4. Sam Cunningham (Yoga)

Sam teaches at the Life Centre Notting Hill and Islington and other places. I first came across her classes after looking for a class to go to at the Life Centre Notting Hill and stumbling across her teacher bio. Once I saw where she was coming from (much the same place I came to Yoga from), the click was instant: "I did my first shoulder stand from a book my mother kept, Wake Up To Yoga, when I was seven. I bunked off school to read books on Zen in Swiss Cottage library when I was 14. At the age of 21 I chose the route of drugs. At 28 I got clean from drugs and pursued yoga seriously. I've trained in Sivananda and Ashtanga methods. I come to class with no plan, I teach drawing on sequencing techniques taught by Krishnamacharya, concentrating on breath and drishti to intensify the practice." I take irregular classes with Sam and one of the things I love most about her classes is that she makes every single student in the room feel noticed: no mean feat, when you have a packed class. She is also one of those rare teachers who can implement a lot of corrections without making you feel criticised or like you're doing the class 'wrong'. If you want to bunker down and get some space in your life to think, then Sam's class is the place to go. 
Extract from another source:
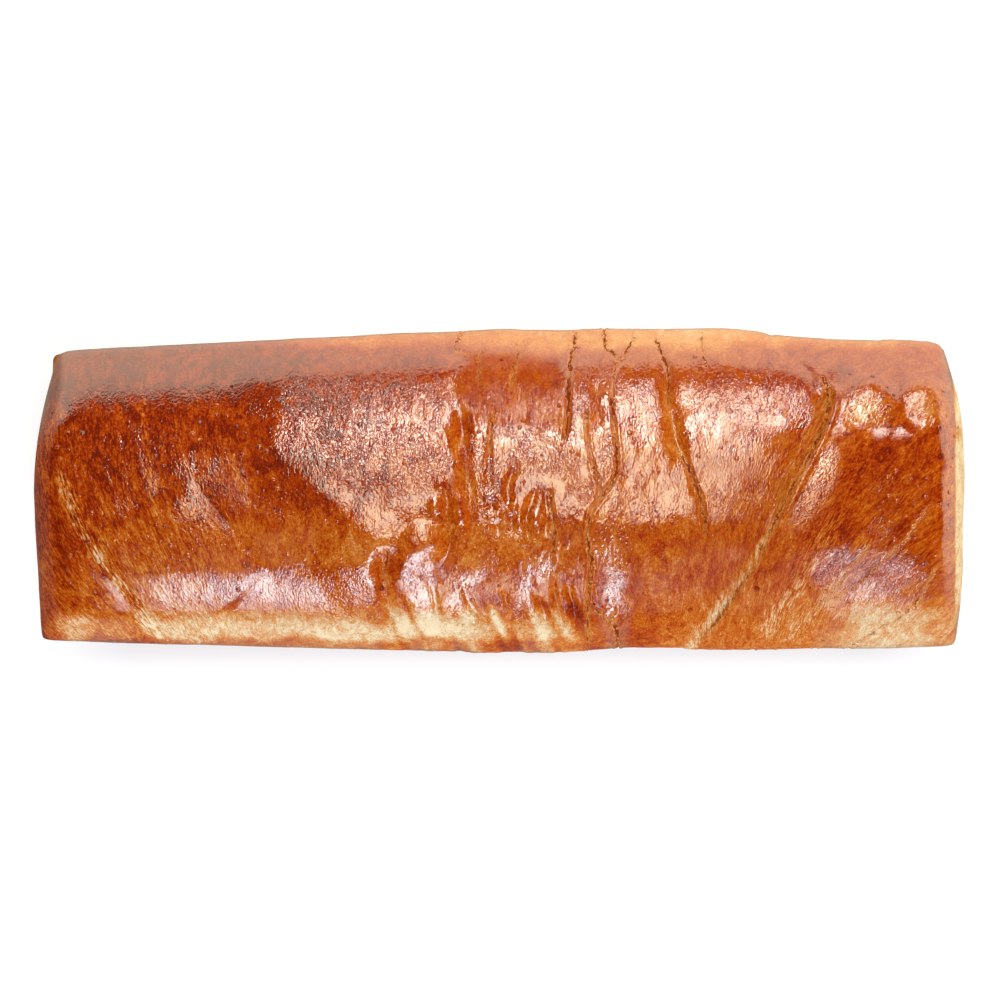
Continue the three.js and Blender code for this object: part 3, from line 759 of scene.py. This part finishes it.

5. Antonia Ptohides (Pilates)

Antonia teaches Pilates at Indaba Yoga. I recently discovered her Pilates class quite by chance and it's now my go to Pilates class. She's got great energy, a very natural sense of pacing and good attention to detail.

6. Beata Ghavimi (Pilates)

My wife on the other hand reckons the best Pilates class in London is at the Life Centre Notting Hill with Beata Ghavimi. She has taken a class with Beata every Wednesday morning for a long time now and swears by it.